Fall in love with the aurora of Alaska

Photograph the Northern Lights in all their glory

by Gail Kesslar
Ronn Murray's 8 passenger van with the aurora lights showing behind it.
Murray's eight passenger van adds an extra layer of comfort and ease to his aurora borealis tours. — Photo courtesy of Ronn Murray

There’s something magical about the aurora borealis, said photographer Ronn Murray. Despite the fact that he’s been photographing them for over five years, he never gets tired of it.

“I understand the science behind them and I understand the physics very well—but they’re still just so magical,” said Murray. “The diversity of each night is incredible and every single night is so different. It’s never the same show twice.”

Murray provides photography tours to those who looking to view the aurora and another to those who wish to learn to photograph it. He said it’s a very gratifying and rewarding experience to be able to watch people as they experience the Northern Lights for the very first time.

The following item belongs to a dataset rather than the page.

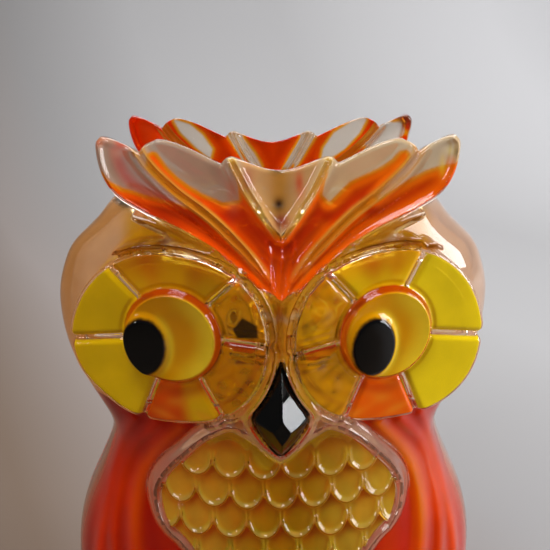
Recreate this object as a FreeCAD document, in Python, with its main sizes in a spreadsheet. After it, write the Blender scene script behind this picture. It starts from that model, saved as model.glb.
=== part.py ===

“I’ve had the pleasure of taking people out and checking off a bucket list item for them,” said Murray. “It’s a once in a lifetime experience for a lot of folks. And let's face it, most of the world will never get to see this.”

A special experience

It’s an experience that has had its heartwarming moments and some very sad moments, as well. One man came to Alaska in the last weeks of his life, hoping to see the aurora as his dying wish. Fortunately, said Murray, he was able to make that wish come true.

“It’s easy for those of us who live here to take it for granted," he said, "but when you see how much other people appreciate it, it helps me to appreciate it more. I get goosebumps just talking about it.”

To be able to see the aurora, said Murray, visitors must travel to Fairbanks in the six-month period between late August and early April. For those who don’t fancy the extreme cold, the RV shoulder season in late summer and early autumn are ideal.

“I think that’s the best time to be in Alaska,” said Murray. “Things are a little cheaper, it’s a little less crowded, and you have the best of both worlds. In September you have the beautiful fall colours and the possibility of seeing Northern Lights with open water, so you can capture their reflection. There’s the opportunity of seeing a good amount of wildlife then too.”

Other photo opportunities

Murray highly recommends that summer travellers visit the nearby Denali National Park for some of the best nature photography around. And a trip to the Arctic Circle, regardless of the time of year, is one of those things that should not be missed.

To be able to capture shots of some of the most amazing landscapes on the planet, Murray suggests working in a way that may be counterintuitive to your normal approach.

“Landscape photography was one of the biggest challenges of my photography career,” said Murray. “It took me a really long time to figure it out, and I don’t know why that is—except for the one fundamental thing I noticed as I was walking around. I noticed that for the majority of time that I am out hiking around, while I look up occasionally, I’m mostly just looking at my feet and looking at the ground. So I started to pay attention to how I saw the world, and started focusing my camera that way too.”

For taking great landscape shots, said Murray, that translates into pointing your camera down instead of up at the sky.

“That’s probably one of the biggest mistakes I made, and one of the biggest I see in new photographers or amateur photographers," he said. "You need to include some foreground, something close to your feet, with a mountain off in the distance so that you can get a sense of the scale of the landscape.”

Lighting is critical

“Be out there during a sunrise or sunset, because there’s just no better way to capture that magical landscape," said Murray. "The shadows and the highlights tell the story of the landscape, and if you’re out there at noon you’re not going to see it.”

Murray cautions that if you’re going to head out into the wild to capture those landscapes you need to be prepared for any eventuality—including bears and other dangerous wildlife.

“Personally I’m more afraid of moose than bears,” said Murray, “because moose are meaner. I’ve had a lot more close encounters with moose than I have with bears.”

Murray said the trick to a good bear shot when visiting Denali National Park is to stay at a safe distance, use a long lens and preferably shoot from the safety of a vehicle. Something that’s easy to do in Alaska, where there are plenty of opportunities to see bears along the side of a road within the park.

“That doesn’t mean I’m always in the safety of a vehicle,” said Murray, “but when I’m not, I always carry bear spray.”